Since two of the actors are otherly-abled, the issue of access and lack thereof came up in the post-show talk. Wheelchair-bound actor Tamara Rozofsky noted that accessibility is on everyone’s mind in the play, and now it’s in the real audience’s thoughts too.
Other viewers said they were grateful for the online opportunity, and that theater watched remotely made the experience more meaningful.
One of the “civilian” talkback participants said that the virtual experience was not a movie, not Netflix, and not quite theater, but that he’d been looking forward to watching Teenage Dick all week. The appointment viewing really meant a lot to him.
“Who would have thought we would have looked to Richard for assistance in this time?” he said.
Director Brian Balcom gives notes to the cast during a rehearsal of Teenage Dick. Photo by Charles Osgood.
Teenage Dick by Theater Wit as a videostream has been extended through May 17. Tickets are $28 for showings at 8pm Thursday-Saturday and 2:30pm Sunday. The playbill is available here as a PDF. Once tickets are purchased, the box office will send you an email with a link to a message from director Brian Balcom to test the tech (and you can contact the box office with any issues). Then, a few minutes before the scheduled time, you will receive a one-time Vimeo link and unique password. These also work for multiple tickets, where viewers can share the info in multiple locations anywhere in the world for group purchases. Running time is 100 minutes with no intermission. Theater Wit will consider an extension, depending on audience response.
When the play ends, you will receive a link to join the talk-back if you wish. Wechsler and most of the actors are live during the talk-back, giving a glimpse into the artistic process (as well as everybody’s living rooms).

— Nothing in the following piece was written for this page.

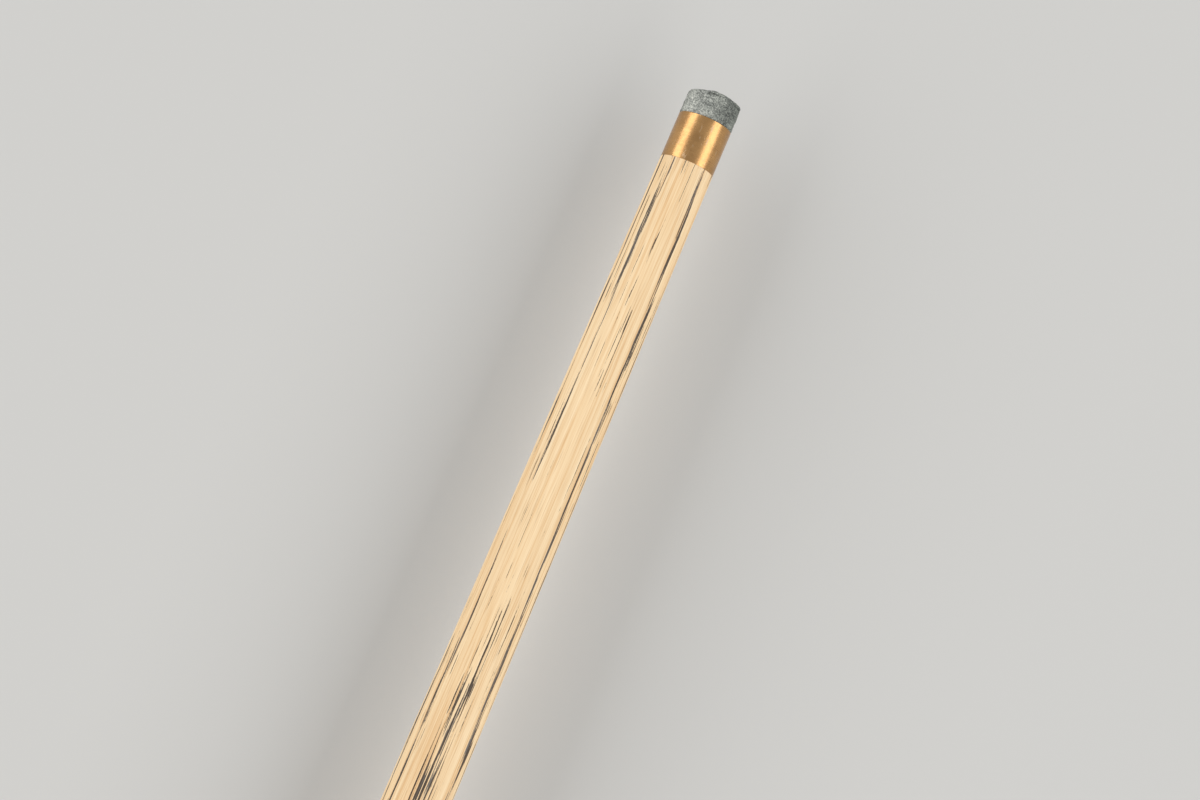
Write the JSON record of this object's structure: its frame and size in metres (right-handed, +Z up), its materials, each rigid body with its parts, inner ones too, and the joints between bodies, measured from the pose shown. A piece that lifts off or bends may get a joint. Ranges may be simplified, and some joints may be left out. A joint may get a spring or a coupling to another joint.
{
  "type": "snooker cue",
  "caption": "Tapered ash cue with a leather tip and brass ferrule, in two halves that screw together, with a spliced ebony butt and a threaded socket in its end.",
  "frame": {"origin": "on the cue's axis, at the face of the rubber bumper on the butt's end", "axes": "+Y along the cue from butt to tip; +Z up through the badge flat; +X to the right, seen from the butt"},
  "size_m": [0.0288, 1.448, 0.0281],
  "materials": {
    "ash": "oiled, grain filled black",
    "ebony": "polished",
    "rosewood": "polished",
    "veneer_light": "polished",
    "veneer_green": "dyed, polished",
    "brass": "turned and polished",
    "leather": "filed, chalked",
    "rubber": "matte",
    "steel": "plain"
  },
  "bodies": {
    "butt": {"butt_collar": "brass", "joint_pin": "brass", "butt_core": "ash", "top_splice": "ebony", "right_splice": "ebony", "bottom_splice": "ebony", "left_splice": "ebony", "front_splice": "rosewood", "outer_veneer": "veneer_light", "inner_veneer": "veneer_green", "badge_plate": "brass", "badge_pins": "brass", "balance_weight": "steel", "end_socket": "brass", "bumper_ring": "rubber"},
    "collar": {"shaft_collar": "brass"},
    "shaft": {"shaft": "ash", "shaft_bush": "brass", "ferrule": "brass", "tip": "leather"}
  },
  "joints": [
    {"name": "shaft_travel", "type": "slide", "parent": "butt", "child": "collar", "axis": [0, 1, 0], "range_m": [0, 0.016]},
    {"name": "shaft_unscrew", "type": "hinge", "parent": "collar", "child": "shaft", "pos_m": [0, 0.406, 0], "axis": [0, 1, 0], "range_deg": [0, 2880]}
  ],
  "couplings": [
    {"joint": "shaft_travel", "follows": "shaft_unscrew", "m_per_rad": 0.00031831}
  ]
}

Theater Wit encourages viewers to watch as near to the assigned start time as possible (although there is a two-hour window to start viewing), so you can participate in the post-show chat in a timely fashion and to emulate the shared live theater experience. There are no forward or backward options because “you can’t do that in real life” (although pausing is available).
April 9 Update: The production video has been color-corrected and now offers closed captioning. Theater Wit reports that 50% of the online audience so far has been from Illinois, along with 40% from the rest of the US (including New York, DC, California and Texas), and 10% from elsewhere (including Canada and the UK).
Nancy Bishop contributed to this review.